This repository includes models and datasets to train and use as proxies as part of a GFlowNet pipline. The aim is to construct/sample crystal objects with a probability that is porportioanl to the reward calculated from the output of the proxy model. Possible targets include 'formation energy per atom' or 'ionic conductivity',

You can look at training results here

Requirements

This package should always be installable as

pip install .
# or
pip install -e .

The code runs on python>=3.9,<3.12, and the required packages can be installed using

pip install -r requirements_materials.txt

If you are experiencing dependencies issues, here is a working configuration:

python -m pip install torch==2.0.1+cu117 --extra-index-url https://download.pytorch.org/whl/cu117
python -m pip install torch-scatter torch-geometric -f https://data.pyg.org/whl/torch-2.0.1+cu117.html
pip install torchmetrics torchvision lightning lightning-cloud lightning-utilities black click flake8 matplotlib numpy oauthlib pandas pandocfilters Pillow pymatgen scikit-learn scipy setuptools sympy wandb wheel phast minydra faenet pyxtal

Ionic Conductivity

Dataset can downloaded using functions in utils/mp.py The model can then be trained using utils/ic_run.py The dataset class in utils/crystal_data.py is being modified to match cdvae pipleline.

CDVAE Baseline Datasets

The CDVAE paper and repository provides 3 datasets that we will use as baselines for GFlowNet training. The dataset code is under proxies/data.py and can be trained using run.py.
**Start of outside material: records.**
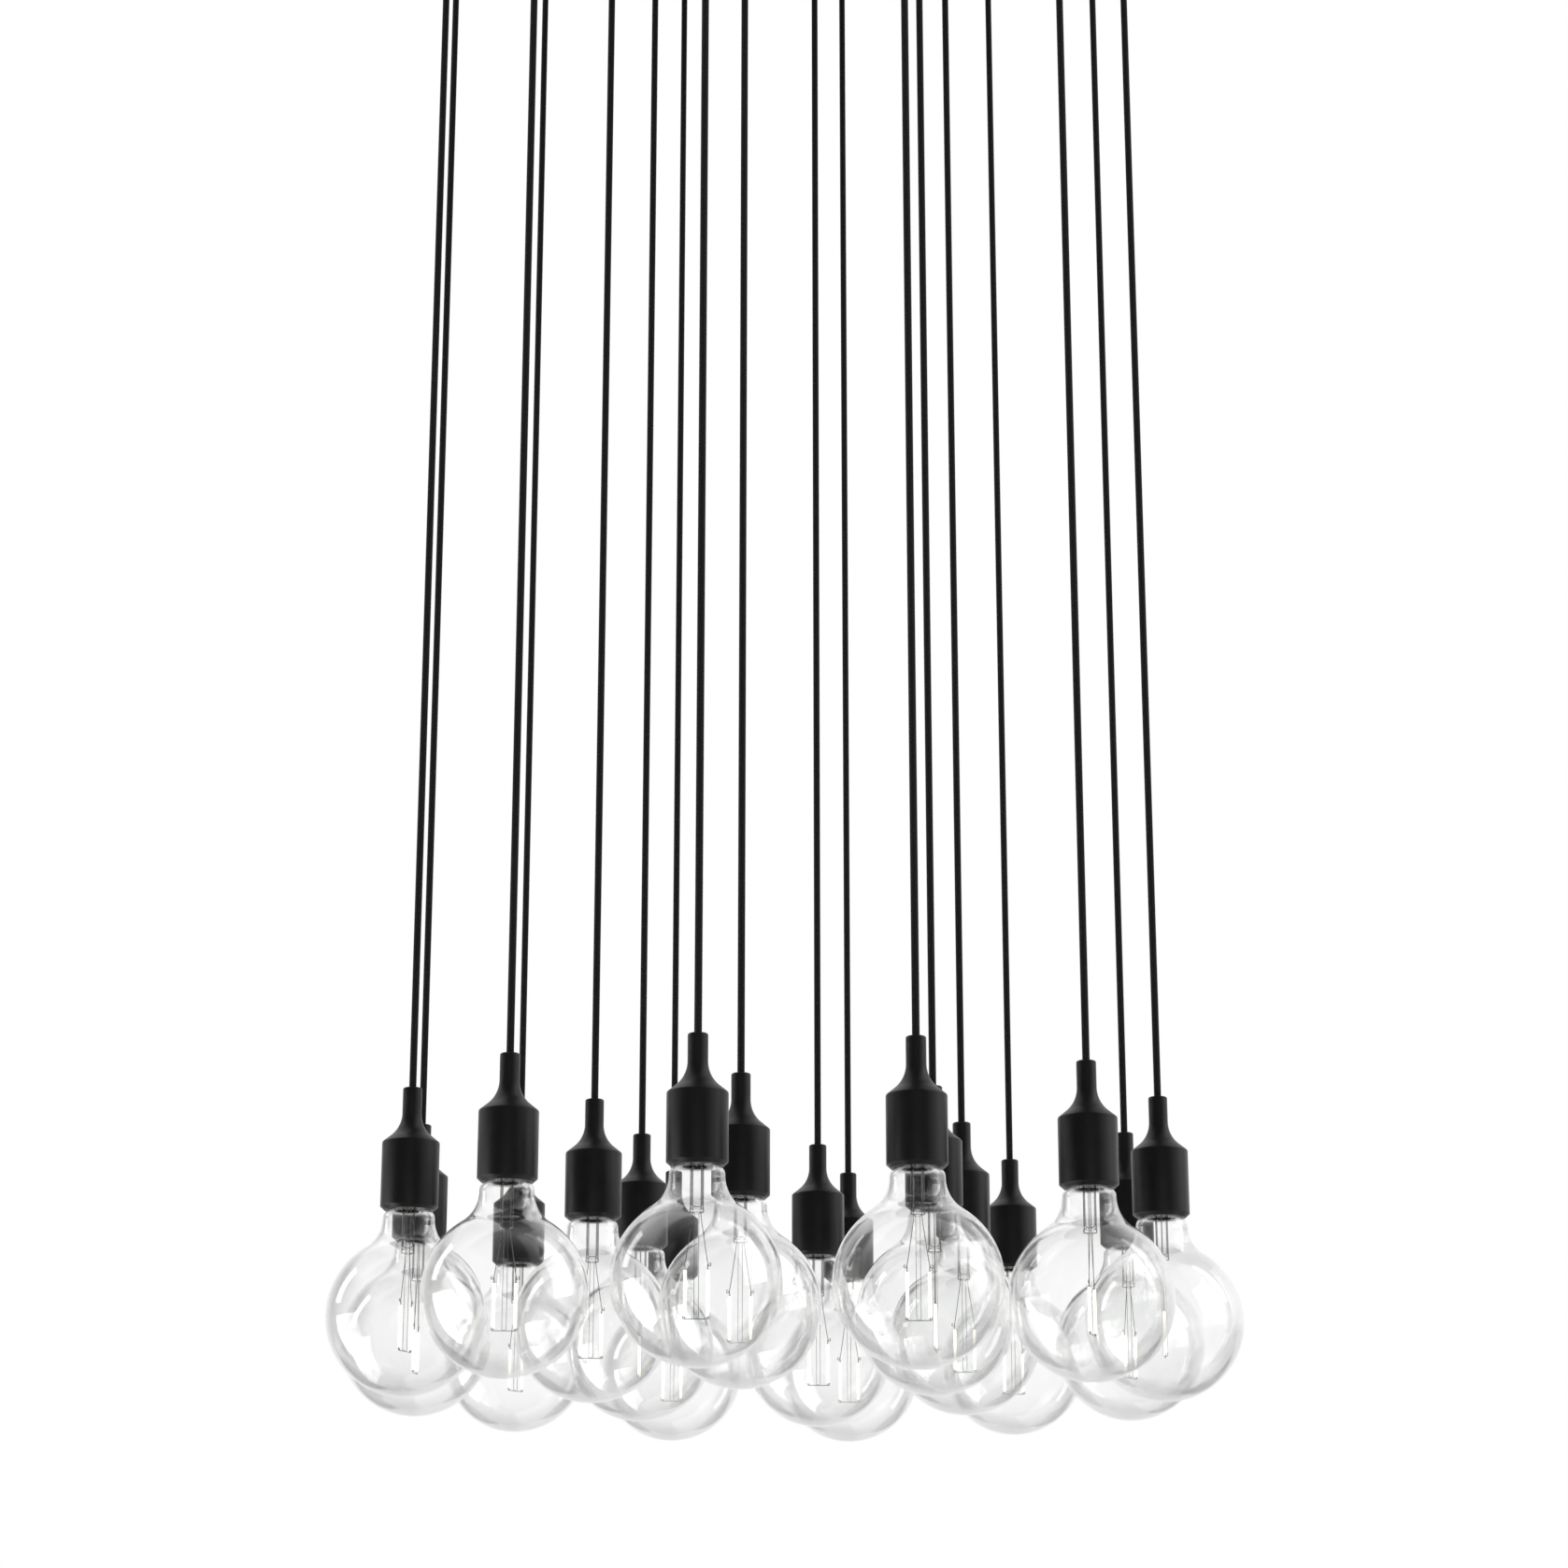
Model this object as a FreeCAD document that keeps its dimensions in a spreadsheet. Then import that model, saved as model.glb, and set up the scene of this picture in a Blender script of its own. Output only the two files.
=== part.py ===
import FreeCAD
import Part
import Sketcher

import math
import os

from FreeCAD import Placement, Rotation, Vector

# A cluster of globe lamps that hang on textile cords from one round ceiling canopy.
# The origin is on the ceiling at the canopy's centre, +Z is up, and the lamps hang at one height
# in an outer and an inner ring. All lengths are in mm and all angles in degrees.

SIZES = {
    # the two rings of lamps
    "ring_turn": 18.6,
    "outer_ring_count": 12,
    "inner_ring_count": 6,
    "inner_ring_gap": 35,
    "between_rings_gap": 25,
    "hang_depth": 1310,
    "swing_out": 10,
    "swing_room": 1,
    # fits between pieces
    "fit": 0.05,
    "slack": 0.3,
    # textile cord
    "cord_diameter": 5.75,
    "cord_in_bush": 6,
    "conductor_diameter": 1.2,
    "conductor_inset": 0.2,
    "conductor_bend_radius": 1,
    # sheet steel canopy, open towards the ceiling
    "canopy_margin": 40,
    "canopy_height": 50,
    "canopy_wall": 1.5,
    "canopy_edge_radius": 7,
    "ceiling_gap": 1,
    # cross-shaped ceiling bracket with turned-down ends
    "bracket_width": 24,
    "bracket_thickness": 3,
    "bracket_turn": 15,
    "lug_height": 18,
    "ceiling_hole_radius": 120,
    "ceiling_hole_diameter": 6,
    "inlet_diameter": 16,
    # side screws that hold the canopy on the bracket
    "side_screw_depth": 12,
    "side_screw_diameter": 4,
    "side_screw_length": 9,
    "screw_head_diameter": 7.6,
    "screw_head_height": 2.4,
    # cord grips in the canopy's floor
    "grip_diameter": 16,
    "grip_length": 20,
    "grip_edge_radius": 1.5,
    "grip_thread_diameter": 9.8,
    "grip_thread_length": 12,
    "grip_nut_width": 14,
    "grip_nut_height": 4.5,
    "grip_pivot_depth": 10,
    "grip_lock_diameter": 3,
    "grip_lock_depth": 4.5,
    # cord tails from the grips to the junction box
    "tail_gap": 1,
    "tail_depth": 12,
    "tail_layer_step": 8.5,
    "tail_in_box": 6,
    # junction box under the bracket
    "box_diameter": 110,
    "box_height": 31,
    "box_wall": 2.5,
    "box_lid_thickness": 2.5,
    "box_lid_rim_height": 3,
    "box_screw_gap": 6,
    "terminal_length": 56,
    "terminal_width": 9,
    "terminal_height": 11,
    "terminal_gap": 4,
    # silicone sleeve of the lampholder
    "sleeve_diameter": 45.5,
    "sleeve_wall": 2.6,
    "sleeve_neck_diameter": 15.2,
    "sleeve_neck_edge_radius": 1.4,
    "sleeve_neck_length": 20.5,
    "sleeve_flare_radius": 23.8,
    "sleeve_shoulder_slope": 39,
    "sleeve_shoulder_radius": 2,
    "sleeve_chamfer_width": 3.2,
    "sleeve_chamfer_height": 3,
    "sleeve_mouth_diameter": 34,
    # moulded lampholder inside the sleeve
    "holder_top_room": 5.9,
    "holder_bush_diameter": 11,
    "holder_bush_length": 9,
    "holder_top_thickness": 12,
    "contact_height": 5.9,
    "contact_diameter": 9,
    "contact_thickness": 1.4,
    "contact_stem_diameter": 1.6,
    "shell_thickness": 0.4,
    "shell_flange_hole": 16,
    # metal cap of the bulb, with its round thread
    "thread_diameter": 26.2,
    "thread_depth": 0.9,
    "thread_pitch": 3.63,
    "thread_turns": 4,
    "cap_skirt_length": 6,
    "cap_cone_height": 4.5,
    "cap_thickness": 0.3,
    "cap_in_mouth": 2.5,
    "cap_end_diameter": 15,
    "tip_diameter": 10,
    "tip_height": 1.4,
    "insulator_edge": 0.6,
    "insulator_height": 2,
    # driver board in the cap
    "driver_width": 14,
    "driver_thickness": 1.6,
    "driver_height": 11,
    # blown glass globe
    "globe_diameter": 125,
    "globe_drop": 83.1,
    "glass_thickness": 0.9,
    "glass_neck_diameter": 41,
    "glass_shoulder_radius": 6,
    "glass_flare_radius": 28,
    # glass stem and rod, wires and filaments inside the globe
    "stem_diameter": 10,
    "stem_wall": 0.9,
    "stem_flare_height": 4,
    "stem_length": 41,
    "bead_diameter": 10.6,
    "bead_height": 3.3,
    "bead_edge_radius": 0.7,
    "rod_diameter": 3.7,
    "rod_length": 76.1,
    "wire_diameter": 0.8,
    "lead_spread": 6,
    "lead_straight": 2,
    "lead_end_length": 6,
    "lead_bend_radius": 4,
    "filament_spread": 16.2,
    "filament_diameter": 2.5,
    "filament_length": 33,
    "hook_height": 2,
    "hook_bend_radius": 0.8,
}

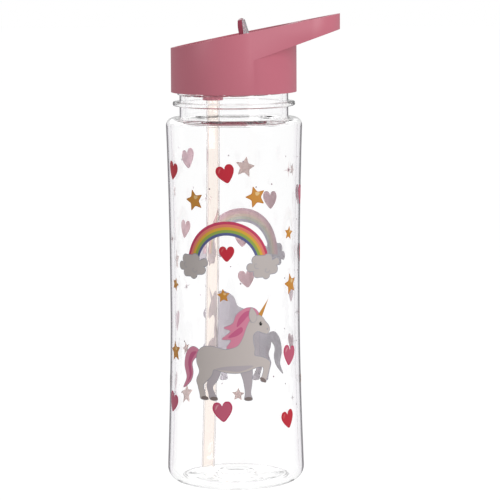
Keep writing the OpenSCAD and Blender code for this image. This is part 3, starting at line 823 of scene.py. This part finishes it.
def big_motifs(turn):
    foot = around(RAINBOW_R - 3)
    return [(rainbow_motif(RAINBOW_R), turn, RAINBOW_Z, 0),
            (cloud_motif(CLOUD_W, CLOUD_H), turn - foot, RAINBOW_Z, 0),
            (cloud_motif(CLOUD_W, CLOUD_H), turn + foot, RAINBOW_Z, 0),
            (heart_motif(8, "red", "red", "red_light"), turn, RAINBOW_Z + 7, 0),
            (pony_motif(PONY_SIZE), turn, PONY_Z, 0)]


def is_free(angle, height, reach):
    """True where a small motif that reaches this far keeps clear of the big ones."""
    for turn in BIG_TURNS:
        across = abs((angle - turn + 180) % 360 - 180) / around(1)
        by_pony = across < PONY_SIZE / 2 + reach and abs(height - PONY_Z) < PONY_SIZE / 2 + reach
        by_rainbow = (across < RAINBOW_R + CLOUD_W / 2 + reach
                      and -CLOUD_H / 2 - reach < height - RAINBOW_Z < RAINBOW_R + reach)
        if by_pony or by_rainbow:
            return False
    return True


# %% Small motifs
SMALL = [
    heart_motif(9.5, "red", "red", "red_light"),
    star_motif(11),
    sparkle_motif(8),
    heart_motif(10.5, "rose", "rose_dark", "rose_light"),
    star_motif(7),
]
FLECK = [(ellipse(0, 0, 0.45, 0.45, steps=12), "fleck", 0)]
scatter = random.Random(11)
LAYOUT = [motif for turn in BIG_TURNS for motif in big_motifs(turn)]
for column in range(360 // COLUMN_STEP):
    drop = ROW_STEP / 2 * (column % 2)
    for row in range(5):
        angle = column * COLUMN_STEP + scatter.uniform(-5, 5)
        height = PRINT_HIGH - 8 - row * ROW_STEP - drop + scatter.uniform(-4, 4)
        tilt = scatter.uniform(-18, 18)
        kind = SMALL[(column + 2 * row) % len(SMALL)]
        if height > PRINT_LOW and is_free(angle, height, 3):
            LAYOUT.append((kind, angle, height, tilt))
        between = angle + COLUMN_STEP / 2
        if height > PRINT_LOW and is_free(between, height + 6, 0):
            LAYOUT.append((FLECK, between, height + 6, 0))
print("layout:", len(LAYOUT), "motifs")

# %% Cutting and wrapping
STRIP_W = 1.6 * MM
STRIP_H = 6 * MM


def cut_shape(outline, name):
    """A flat sheet of ink in the upright X-Z plane, facing the front, made from a disc whose rim is moved."""
    deselect()
    bpy.ops.mesh.primitive_circle_add(vertices=len(outline), radius=MM, fill_type="NGON")
    sheet = bpy.context.object
    sheet.name = name
    rim = [v.index for v in sheet.data.vertices]
    for index, (x, z) in zip(rim, outline):
        sheet.data.vertices[index].co = (x * MM, 0, z * MM)
    return sheet


def steps_between(values, step):
    """Whole multiples of a step from the lowest value to the highest."""
    return [i * step for i in range(math.ceil(min(values) / step), math.floor(max(values) / step) + 1)]


def slice_sheet(sheet):
    """Cuts the sheet into strips, so that it can bend round the bottle."""
    activate(sheet)
    xs = [v.co.x for v in sheet.data.vertices]
    zs = [v.co.z for v in sheet.data.vertices]
    bpy.ops.object.mode_set(mode="EDIT")
    bpy.ops.mesh.select_all(action="SELECT")
    bpy.ops.mesh.quads_convert_to_tris(quad_method="BEAUTY", ngon_method="BEAUTY")
    cuts = [((x, 0, 0), (1, 0, 0)) for x in steps_between(xs, STRIP_W)]
    cuts += [((0, 0, z), (0, 0, 1)) for z in steps_between(zs, STRIP_H)]
    for place, normal in cuts:
        bpy.ops.mesh.select_all(action="SELECT")
        bpy.ops.mesh.bisect(plane_co=place, plane_no=normal)
    bpy.ops.object.mode_set(mode="OBJECT")


def wrap(sheet, angle, lift):
    """Bends the sheet round the bottle at its height, with its face outwards."""
    for v in sheet.data.vertices:
        r = body_radius(v.co.z) + lift
        t = math.radians(angle) + v.co.x / BASE_R
        v.co = (r * math.sin(t), -r * math.cos(t), v.co.z)


# %% Printing
by_ink = {}
for number, (shapes, angle, height, tilt) in enumerate(LAYOUT):
    c, s = math.cos(math.radians(tilt)), math.sin(math.radians(tilt))
    for outline, colour, layer in shapes:
        turned = [(x * c - z * s, x * s + z * c + height) for x, z in outline]
        sheet = cut_shape(turned, f"motif_{number}")
        slice_sheet(sheet)
        wrap(sheet, angle, PRINT_GAP + layer * LAYER)
        by_ink.setdefault(colour, []).append(sheet)

for colour, sheets in by_ink.items():
    activate(*sheets)
    bpy.ops.object.join()
    film = bpy.context.object
    film.name = "print_" + colour
    place_in_mesh(film)
    smooth(film, 40)
    finish(film, inks[colour], "bottle", "clear_body")
print("print:", len(LAYOUT), "motifs in", len(by_ink), "inks")

# %% [markdown]
# ## Cap, spout and seals
# The engineering parts of the cap have the right shapes, but their edges are knife-sharp, and a real mould
# always leaves a small radius that catches the light. They could be modelled again from primitives. It is
# quicker and truer to take a copy of each, merge its loose triangles, clear the construction edges from its
# flat areas and put a narrow bevel on its corners.

# %% Rounding the edges of a moulded part
EDGE_ANGLE = 32


def moulded_part(node_name, edge_radius, material, body, slot):
    piece = bpy.data.objects.new(node_name + "_part", nodes[node_name].data.copy())
    bpy.context.collection.objects.link(piece)
    activate(piece)
    bpy.ops.object.mode_set(mode="EDIT")
    bpy.ops.mesh.select_all(action="SELECT")
    bpy.ops.mesh.remove_doubles(threshold=2e-6)
    bpy.ops.mesh.dissolve_limited(angle_limit=math.radians(0.6))
    bpy.ops.object.mode_set(mode="OBJECT")
    apply(piece, "BEVEL", width=edge_radius, segments=2, limit_method="ANGLE",
          angle_limit=math.radians(EDGE_ANGLE), use_clamp_overlap=True)
    smooth(piece, EDGE_ANGLE)
    finish(piece, material, body, slot, node_name)


moulded_part("cap_shell", 0.35 * MM, cap_pink, "cap", "cap_pink")
moulded_part("inner_cap", 0.3 * MM, inner_pink, "cap", "cap_pink")
# The spout wears the darkened pink, which is painted shade.
moulded_part("flip_spout", 0.6 * MM, spout_pink, "spout", "spout_pink")

# %% [markdown]
# The soft parts are cast silicone. Their edges are rounder than a hard part's in proportion, because they
# have to seal without cutting into a lip or a rim.

# %% Silicone parts
moulded_part("mouthpiece", 0.3 * MM, mouthpiece_soft, "spout", "mouthpiece_clear")
moulded_part("valve_seat", 0.15 * MM, silicone, "cap", "silicone")
moulded_part("vent_valve", 0.15 * MM, silicone, "cap", "silicone")
moulded_part("neck_gasket", 0.2 * MM, silicone, "gasket", "silicone")

# %% [markdown]
# ## The straw
# The straw is a thin extruded tube, cut square at both ends. It leaves its socket straight down, and its
# own curl from the coil it was cut from carries its foot a few millimetres towards the wall. It is turned
# as a straight tube on the axis, with a ring of points every few millimetres, and then bent ring by ring.

# %% Straw
straw_low, straw_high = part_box("straw")
STRAW_R = 3.3 * MM
STRAW_WALL = 0.7 * MM
STRAW_TOP_X = straw_high.x - STRAW_R
STRAW_LEAN = STRAW_TOP_X - STRAW_R - straw_low.x
SOCKET_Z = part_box("inner_cap")[0].z
straw_drop = SOCKET_Z - straw_low.z
bend_r = (straw_drop ** 2 + STRAW_LEAN ** 2) / (2 * STRAW_LEAN)
STRAW_ROWS = 40
rows = [straw_low.z + (straw_high.z - straw_low.z) * i / STRAW_ROWS for i in range(STRAW_ROWS + 1)]
outer_wall = [(STRAW_R, z) for z in rows]
inner_wall = [(STRAW_R - STRAW_WALL, z) for z in reversed(rows)]
straw = lathe("straw_tube", outer_wall + inner_wall + [outer_wall[0]], 48)
for v in straw.data.vertices:
    below = max(0.0, SOCKET_Z - v.co.z)
    v.co.x += STRAW_TOP_X - bend_r + math.sqrt(bend_r ** 2 - below ** 2)
smooth(straw, 60)
finish(straw, straw_tint, "cap", "straw_tint", "straw")
print(f"straw leans {STRAW_LEAN / MM:.1f} mm over {straw_drop / MM:.0f} mm")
The 'config' folder will contain configurations/hyperparameter dictionaries to search over or use and train.

Wandb sweeps

  1. Create a yaml file (’sweep_wandb.yml’) following the instructions given in https://docs.wandb.ai/guides/sweeps/configuration. It contains the parameters we shall sweep over.
  2. Initiate a wandb sweep (manually from terminal) with the command: wandb sweep path_to_file/sweep_wandb.yml --name=’test’. Store the sweep_id
  3. Launch a sweep agent using a slurm script with sbatch sweep_mlp.sh which contains wandb agent --count 5 mila-ocp/ocp/sweep_id. The count specificies the number of hyperparam settings to test. To launch several agents (i.e. gpus), use sbtach --array=0-5.
  4. Visualise the results in sweeps section of wandb, under the ActiveLearningMaterials repo.

Python version

Currently incompatible with Python >= 3.12 because

mendeleev (0.14.0) requires Python >=3.8.1,<3.12